0 thoughts on “Reading and Writing and Waiting.”

  1. I so identified with your wonderful idea of “embezzling time” – always feel that something practical takes precedence over “selfish” time writing (but suspect this is really my lack of ideas and discipline!). Must make the motivation stronger than the guilt!
    Congratulations on that letter – as you say it IS recognition – only means your writing doesn’t fit with that publisher, not that it isn’t Brilliant!

    • I think framing this rejection is the usual thing, seems like every author is supposed to have these, so I will feather a cap with it. It might be a little bit like all the sayings about getting bucked off and climbing back on. And we KNOW no one here is going to stay down for long.

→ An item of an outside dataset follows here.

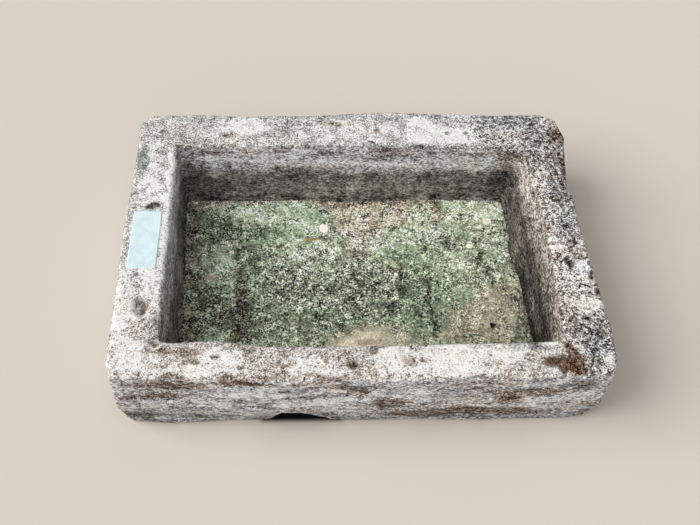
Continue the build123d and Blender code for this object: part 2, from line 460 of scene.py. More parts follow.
def stoneShape():   # moves the surface by waves, lumps, ledges, pits and chipped edges
    kit, given, result = startShape("stoneDressing", stoneSet["shape"])
    place = kit.scale(kit.node("GeometryNodeInputPosition").outputs[0], (1000, 1000, 1000))
    normal = kit.wire("GeometryNodeInputNormal")
    height = kit.parts(place)[2]
    facing = kit.math("ABSOLUTE", kit.parts(normal)[2])
    upright = kit.step(facing, 0.75, 0.25)

    blur = {"Iterations": stoneSet["edgeBlur"], "Value": normal}
    blurred = kit.node("GeometryNodeBlurAttribute", blur, data_type="FLOAT_VECTOR").outputs["Value"]
    length = kit.node("ShaderNodeVectorMath", {0: blurred}, operation="LENGTH").outputs["Value"]
    edge = kit.step(length, 0.985, 0.82)
    edge = edge * (kit.step(height, rimLevel - 42, rimLevel - 20) | kit.step(height, 26, 8))

    waves = kit.swell(place, 80, 1.5, 0.5)
    lumps = kit.swell(place, 15, 3.0, 0.6)
    ledges = kit.swell(kit.scale(place, (0.040, 0.040, 0.115)), 1.0, 3.0, 0.65)
    grain = kit.swell(place, 4.6, 2.0, 0.6)
    chips = kit.step(kit.noise(place, 22, 2.5, 0.6, 0.4), 0.54, 0.68)
    crumbs = kit.step(kit.noise(kit.shift(place, (310, 50, 90)), 8.0), 0.50, 0.66)

    away, seeds = kit.cells(place, 12.0)
    reach = seeds[0] * 0.22 + 0.10
    hollow = kit.step(away, reach, reach * 0.3)
    pits = hollow * kit.step(seeds[1] + kit.noise(place, 55, 1.0), 0.95, 1.02)

    depth = (
        waves * given["Undulation"] + lumps * given["Roughness"] + grain * given["Grain"] + pits * given["Pits"]
        + ledges * upright * given["Bedding"] + (1.0 - upright) * given["Top bias"]
    )
    depth = depth + edge * (chips + crumbs * 0.40) * given["Arris chips"]
    level = kit.step(facing, 0.55, 0.85)   # the base and the floor under the silt stay flat
    low = kit.step(height, siltHigh.z + 6, siltHigh.z + 1)
    depth = depth * (1.0 - level * low)

    inward = kit.wire("ShaderNodeVectorMath", {0: normal, "Scale": depth * -mm}, operation="SCALE")
    moved = kit.wire("GeometryNodeSetPosition", {"Geometry": given["Geometry"], "Offset": inward})
    kit.put(moved, result.inputs[0])
    return kit.tree


# Cracks as runs of points, on the rim in plan and on the front face as x and height
cracks = {
    "rim": [[(67, -200), (70, -213), (66, -222), (72, -233)]],
    "face": [
        [(-199, 47), (-185, 60), (-171, 68), (-143, 74), (-120, 73)],
        [(48, 74), (58, 78), (70, 85)],
        [(-330, 92), (-292, 84), (-262, 88)],
    ],
}
crackSet = {"depth": 2.4, "reach": 1.6}


def nearLine(across, along, line):   # distance from each point to a run of points
    best = np.full(len(across), 1e9)
    for (x0, y0), (x1, y1) in zip(line, line[1:]):
        dx, dy = x1 - x0, y1 - y0
        t = np.clip(((across - x0) * dx + (along - y0) * dy) / (dx * dx + dy * dy), 0, 1)
        best = np.minimum(best, np.hypot(across - x0 - t * dx, along - y0 - t * dy))
    return best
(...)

  2. The best realization I ever had was this: each of us has all the time there is. No one has more, no one has less. The only question is, how will we apportion the time we have?
    Congrats on the rejection, too. Better to find a good fit with a publisher than to accept just anyone’s offer.

    • I am having all the time there is on a snow day, or as I like to say, an unpaid vacation day…Thanks for the comment and I’ll take your advice and not act too desperate! 😉

  3. I don’t always love writing about writing, but I love this! (and maybe it’s because I feel so personally connected to your process)

    • And Lara, I appreciate your connection here, and will not be letting you off that hook. I agree, writing about writing might be the weirdest of all genres…

  4. Anne Lamott! Love that sassy lady. Thank you for sharing this journey with us. I too am on this path. I have a 75K memoir on my dating fiascoes and horse successes that just needs a finished book proposal and lit agent. I just need to sit my butt down and do the proposal part. When is there ever time? Twitter is so much more fun. Riding more so. I wish you great success on the literary path.

    • Good luck, Susan. Writing my synopsis half killed me! And that’s what I mean, I survived the proposal process. Huge! Stick to it, Susan. Anything’s possible.

      • I have my chapter by chapter mini-summaries, Thanks for the encouragement. 🙂 Question: approximately how long was your synopsis?

  5. Susan, I have three symposis’, 250 word, 500 word and a 1000 word version. Each of the submissions asked for something slightly different. And I asked my editor for a good eye on it as well.